=== DATA SUPPLIED ===
'''

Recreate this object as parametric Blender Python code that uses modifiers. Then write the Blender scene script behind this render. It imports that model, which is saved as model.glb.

'''
'''

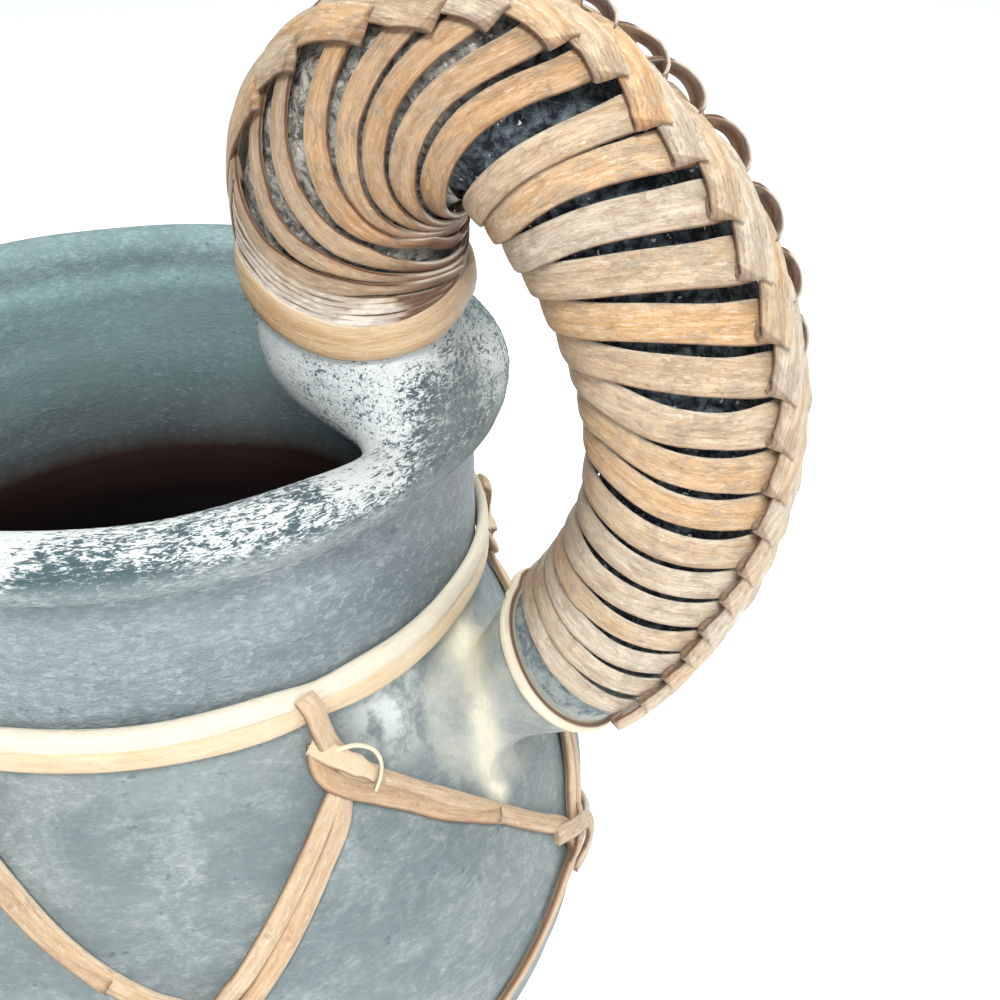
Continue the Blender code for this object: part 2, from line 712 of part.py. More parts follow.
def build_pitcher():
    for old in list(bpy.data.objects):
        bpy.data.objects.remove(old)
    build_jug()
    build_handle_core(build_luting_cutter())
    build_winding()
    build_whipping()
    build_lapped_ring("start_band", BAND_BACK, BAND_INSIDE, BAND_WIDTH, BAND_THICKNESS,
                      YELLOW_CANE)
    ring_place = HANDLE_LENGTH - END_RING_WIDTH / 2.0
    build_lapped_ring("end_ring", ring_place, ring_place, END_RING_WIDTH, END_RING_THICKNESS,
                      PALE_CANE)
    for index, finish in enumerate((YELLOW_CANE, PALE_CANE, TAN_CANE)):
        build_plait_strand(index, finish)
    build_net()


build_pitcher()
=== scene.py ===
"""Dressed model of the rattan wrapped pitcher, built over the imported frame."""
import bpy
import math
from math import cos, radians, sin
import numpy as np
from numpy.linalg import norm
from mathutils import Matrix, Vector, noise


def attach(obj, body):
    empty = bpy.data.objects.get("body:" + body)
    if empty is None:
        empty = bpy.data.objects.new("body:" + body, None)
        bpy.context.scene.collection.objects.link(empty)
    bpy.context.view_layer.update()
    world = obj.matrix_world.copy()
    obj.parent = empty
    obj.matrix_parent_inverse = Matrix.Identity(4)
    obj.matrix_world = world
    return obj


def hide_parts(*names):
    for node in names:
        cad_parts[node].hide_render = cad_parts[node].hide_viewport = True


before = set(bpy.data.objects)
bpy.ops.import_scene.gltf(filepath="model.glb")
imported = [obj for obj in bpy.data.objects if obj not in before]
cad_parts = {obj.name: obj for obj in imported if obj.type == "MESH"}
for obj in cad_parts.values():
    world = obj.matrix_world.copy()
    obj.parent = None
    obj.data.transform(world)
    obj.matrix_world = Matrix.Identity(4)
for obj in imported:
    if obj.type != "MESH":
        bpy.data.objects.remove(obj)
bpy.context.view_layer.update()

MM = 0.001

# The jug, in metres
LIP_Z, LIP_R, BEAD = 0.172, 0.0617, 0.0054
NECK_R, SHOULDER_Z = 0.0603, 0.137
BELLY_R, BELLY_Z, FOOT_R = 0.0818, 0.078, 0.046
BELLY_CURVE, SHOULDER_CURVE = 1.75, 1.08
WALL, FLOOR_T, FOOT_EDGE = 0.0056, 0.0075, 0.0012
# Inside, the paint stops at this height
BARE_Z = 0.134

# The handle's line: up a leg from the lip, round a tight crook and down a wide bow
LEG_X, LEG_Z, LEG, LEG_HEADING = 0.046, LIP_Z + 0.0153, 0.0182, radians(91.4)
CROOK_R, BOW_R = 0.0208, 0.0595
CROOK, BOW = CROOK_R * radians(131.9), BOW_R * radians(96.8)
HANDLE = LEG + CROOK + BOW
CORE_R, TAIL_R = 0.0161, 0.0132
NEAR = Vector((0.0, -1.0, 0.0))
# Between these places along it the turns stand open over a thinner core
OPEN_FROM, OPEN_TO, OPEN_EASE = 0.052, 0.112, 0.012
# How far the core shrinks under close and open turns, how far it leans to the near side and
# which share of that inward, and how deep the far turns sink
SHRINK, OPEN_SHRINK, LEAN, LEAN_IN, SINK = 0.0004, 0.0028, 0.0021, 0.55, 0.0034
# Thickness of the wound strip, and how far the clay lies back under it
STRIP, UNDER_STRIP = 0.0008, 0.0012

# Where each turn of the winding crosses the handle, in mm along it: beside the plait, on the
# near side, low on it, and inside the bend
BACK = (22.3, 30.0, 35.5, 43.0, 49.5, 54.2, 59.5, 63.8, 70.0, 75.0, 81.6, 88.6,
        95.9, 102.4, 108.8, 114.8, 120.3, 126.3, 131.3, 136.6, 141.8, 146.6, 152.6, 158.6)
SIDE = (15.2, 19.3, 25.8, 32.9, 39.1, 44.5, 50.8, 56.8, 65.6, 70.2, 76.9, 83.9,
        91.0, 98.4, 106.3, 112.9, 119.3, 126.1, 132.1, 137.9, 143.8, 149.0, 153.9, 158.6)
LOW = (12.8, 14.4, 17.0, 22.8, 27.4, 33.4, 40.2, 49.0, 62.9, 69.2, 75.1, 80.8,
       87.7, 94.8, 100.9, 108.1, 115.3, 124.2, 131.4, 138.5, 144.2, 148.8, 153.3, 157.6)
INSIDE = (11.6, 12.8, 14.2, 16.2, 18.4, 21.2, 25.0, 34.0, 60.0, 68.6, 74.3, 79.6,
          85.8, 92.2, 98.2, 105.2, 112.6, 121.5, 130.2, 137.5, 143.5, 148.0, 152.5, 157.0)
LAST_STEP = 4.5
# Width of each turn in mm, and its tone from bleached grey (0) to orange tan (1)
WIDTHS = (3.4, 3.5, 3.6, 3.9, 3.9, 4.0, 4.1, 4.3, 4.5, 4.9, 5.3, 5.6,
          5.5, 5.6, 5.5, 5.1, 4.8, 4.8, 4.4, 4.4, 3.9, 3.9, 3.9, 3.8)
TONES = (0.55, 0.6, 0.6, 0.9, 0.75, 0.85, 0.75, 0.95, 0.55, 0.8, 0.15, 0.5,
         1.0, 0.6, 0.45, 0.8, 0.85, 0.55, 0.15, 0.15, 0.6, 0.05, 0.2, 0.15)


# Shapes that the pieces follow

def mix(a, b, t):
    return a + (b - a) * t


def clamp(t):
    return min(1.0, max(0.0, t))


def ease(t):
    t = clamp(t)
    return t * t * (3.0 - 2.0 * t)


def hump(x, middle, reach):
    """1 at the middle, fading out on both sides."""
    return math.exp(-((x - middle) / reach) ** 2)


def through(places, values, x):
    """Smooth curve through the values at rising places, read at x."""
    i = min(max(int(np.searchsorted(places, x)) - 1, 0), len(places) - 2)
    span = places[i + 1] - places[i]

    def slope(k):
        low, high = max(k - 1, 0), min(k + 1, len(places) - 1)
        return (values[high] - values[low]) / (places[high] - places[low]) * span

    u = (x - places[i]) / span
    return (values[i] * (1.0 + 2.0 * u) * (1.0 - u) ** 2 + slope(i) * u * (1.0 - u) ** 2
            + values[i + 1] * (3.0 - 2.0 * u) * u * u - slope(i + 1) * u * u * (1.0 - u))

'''
'''

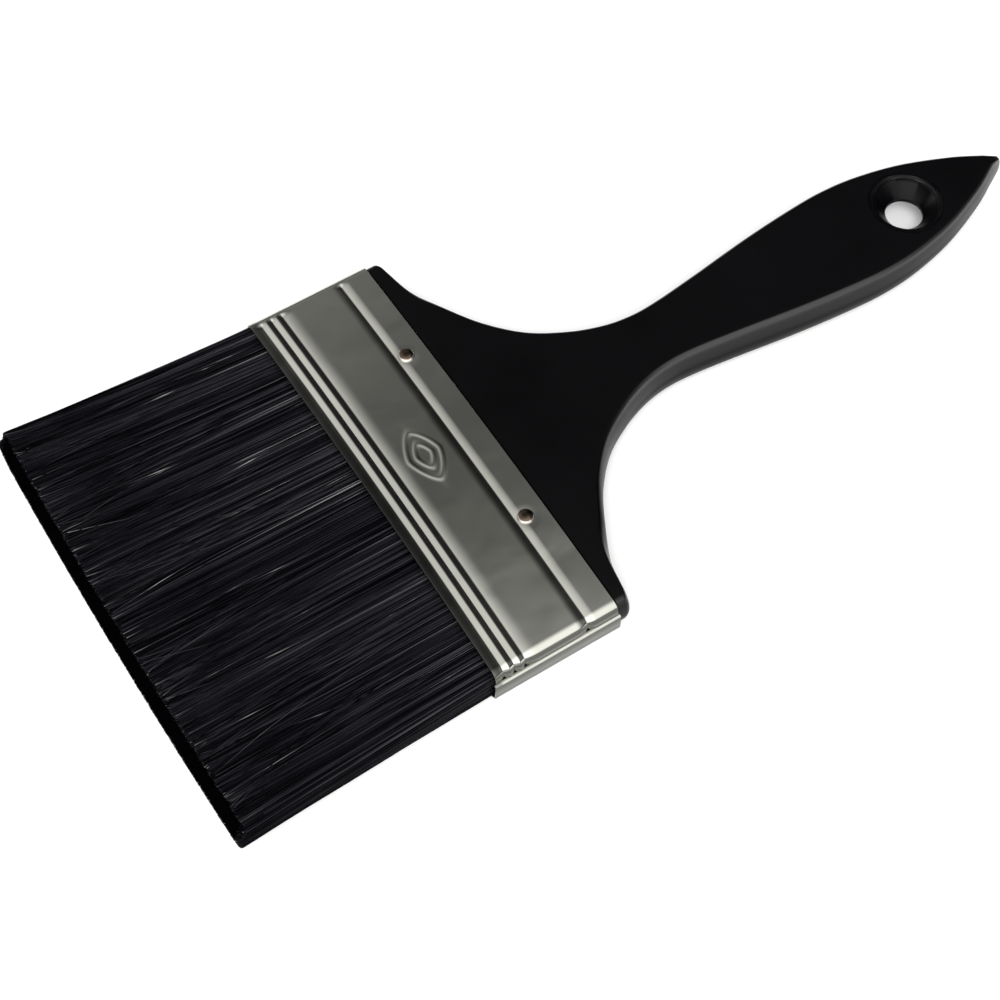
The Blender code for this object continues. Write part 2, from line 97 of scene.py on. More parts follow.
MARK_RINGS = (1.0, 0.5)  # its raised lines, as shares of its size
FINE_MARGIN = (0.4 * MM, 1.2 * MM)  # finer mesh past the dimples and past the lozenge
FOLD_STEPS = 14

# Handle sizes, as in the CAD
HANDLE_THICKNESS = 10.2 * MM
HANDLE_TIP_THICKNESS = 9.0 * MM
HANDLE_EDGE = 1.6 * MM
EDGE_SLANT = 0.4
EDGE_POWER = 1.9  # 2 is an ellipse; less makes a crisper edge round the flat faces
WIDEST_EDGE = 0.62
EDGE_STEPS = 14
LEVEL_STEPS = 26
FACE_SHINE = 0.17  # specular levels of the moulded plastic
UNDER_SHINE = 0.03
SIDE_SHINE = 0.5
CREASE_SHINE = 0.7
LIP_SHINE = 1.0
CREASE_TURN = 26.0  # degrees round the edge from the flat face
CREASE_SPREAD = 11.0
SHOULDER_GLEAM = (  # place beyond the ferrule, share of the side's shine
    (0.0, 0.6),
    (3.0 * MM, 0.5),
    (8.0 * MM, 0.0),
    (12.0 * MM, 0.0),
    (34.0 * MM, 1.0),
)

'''

=== GIVEN REQUEST ===
Repeat, unchanged, every line from the one that contains "build_handle_core(build_luting_cutter())" to the one that contains "obj.data.transform(world)", including both, and no other line.

=== PROBLEM SOLUTION ===
    build_handle_core(build_luting_cutter())
    build_winding()
    build_whipping()
    build_lapped_ring("start_band", BAND_BACK, BAND_INSIDE, BAND_WIDTH, BAND_THICKNESS,
                      YELLOW_CANE)
    ring_place = HANDLE_LENGTH - END_RING_WIDTH / 2.0
    build_lapped_ring("end_ring", ring_place, ring_place, END_RING_WIDTH, END_RING_THICKNESS,
                      PALE_CANE)
    for index, finish in enumerate((YELLOW_CANE, PALE_CANE, TAN_CANE)):
        build_plait_strand(index, finish)
    build_net()


build_pitcher()
=== scene.py ===
"""Dressed model of the rattan wrapped pitcher, built over the imported frame."""
import bpy
import math
from math import cos, radians, sin
import numpy as np
from numpy.linalg import norm
from mathutils import Matrix, Vector, noise


def attach(obj, body):
    empty = bpy.data.objects.get("body:" + body)
    if empty is None:
        empty = bpy.data.objects.new("body:" + body, None)
        bpy.context.scene.collection.objects.link(empty)
    bpy.context.view_layer.update()
    world = obj.matrix_world.copy()
    obj.parent = empty
    obj.matrix_parent_inverse = Matrix.Identity(4)
    obj.matrix_world = world
    return obj


def hide_parts(*names):
    for node in names:
        cad_parts[node].hide_render = cad_parts[node].hide_viewport = True


before = set(bpy.data.objects)
bpy.ops.import_scene.gltf(filepath="model.glb")
imported = [obj for obj in bpy.data.objects if obj not in before]
cad_parts = {obj.name: obj for obj in imported if obj.type == "MESH"}
for obj in cad_parts.values():
    world = obj.matrix_world.copy()
    obj.parent = None
    obj.data.transform(world)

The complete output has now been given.